Two technical topics today: asset testing and estate recovery in Medi-Cal.
What is “Medi-Cal look-back?”
While the ACA abolished asset testing ($2,000 limit on applicant’s assets, with requirements that consumers must “spend down” to $2,000) for most beneficiaries, they still apply to individuals with disabilities who apply through SSI, those 65 or older, and anyone who utilizes long-term care services such as nursing homes. Individuals in long-term care only must not have transferred assets (e.g. moved money to family members or sold for less than fair market value) within a certain period of time before the eligibility determination, referred to as the “look-back period.”
The time frame for the look-back differs in federal and state law – the Department of Health Care Services has historically used a 30 month period, while federal law calls for a look-back of five years.
If someone did transfer assets during the look-back, they are subject to a waiting period, and are essentially barred from long-term care benefits for the length of time equivalent to the asset transfer divided by a state average cost of care per month. The most recent figure available for the monthly cost of nursing care is $7,628.
Individuals concerned about Medi-Cal look-back or planning for long-term care should consult an attorney.
Who is subject to estate recovery in Medi-Cal, and how does it work?
The Estate Recovery Program, through which the government can recoup the cost of care from a beneficiary’s estate after his/her death, is a common concern amongst individuals eligible for Medi-Cal. Here are the facts:
- Only individuals 55 or older and beneficiaries in long-term care are subject to estate recovery.
- There are numerous exemptions to estate recovery including instances when:
- A spouse is alive (recovery can be made after the death of the spouse)
- Beneficiary had a minor, blind, or disabled child
- There is nothing left in the estate
- Heirs can apply for hardship exemption
- Recovery is limited to the cost of care a beneficiary received, however if the individuals was enrolled in managed care, the PMPM can be collected.
- Upon death of the beneficiary, the State becomes a party in the beneficiaries’ will. The State must split any balance in the estate with any other heirs or individuals bequeathed.

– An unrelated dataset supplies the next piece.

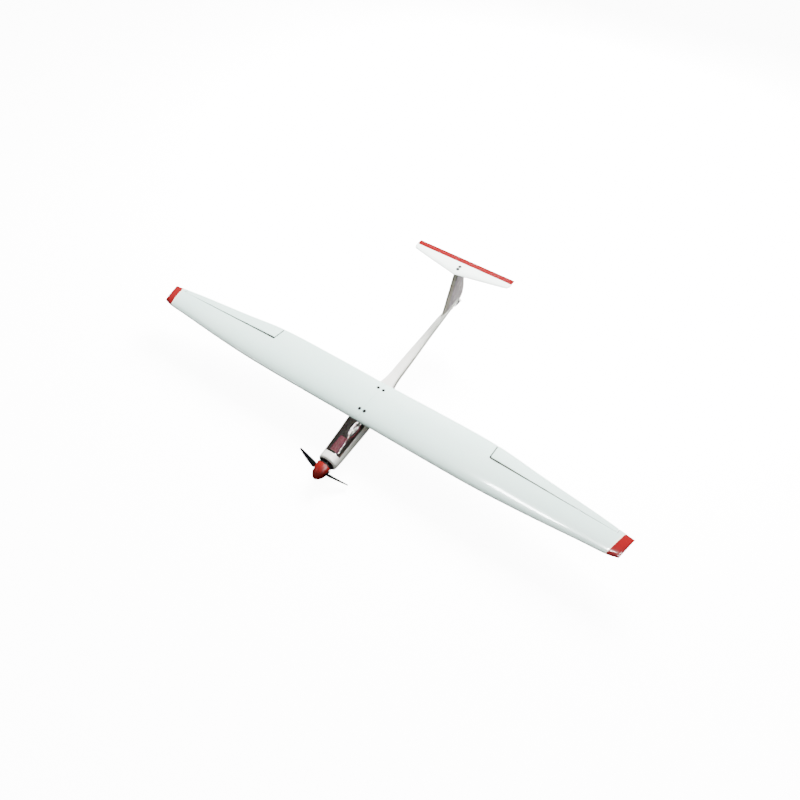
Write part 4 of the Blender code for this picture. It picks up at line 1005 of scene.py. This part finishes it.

- The State can never seize a beneficiary’s home, but when the property is eventually sold, the State may be entitled to some of the profits. The State can impose a lien on a beneficiary’s home if he/she enters long-term care and does not intend to return home. Liens cannot be placed if a spouse, minor/blind/disabled child, or sibling lives in the home.
- The State does very little actual recovery, because most Medi-Cal beneficiaries have relatively few assets. In 2013, it recovered $59.4 million, about 0.1% of Medi-Cal expenditures.
California Advocates for Nursing Home Reform’s thorough summary of Estate Recovery is a valuable resource for talking about estate recovery with individuals eligible for Medi-Cal. Once again, individuals concerned about estate recovery should consult a lawyer. Finally, the Legislature and the Governor have expressed interest in narrowing the estate recovery eligibility criteria and/or the circumstances in which the State can make a recovery – we will keep you posted on any changes.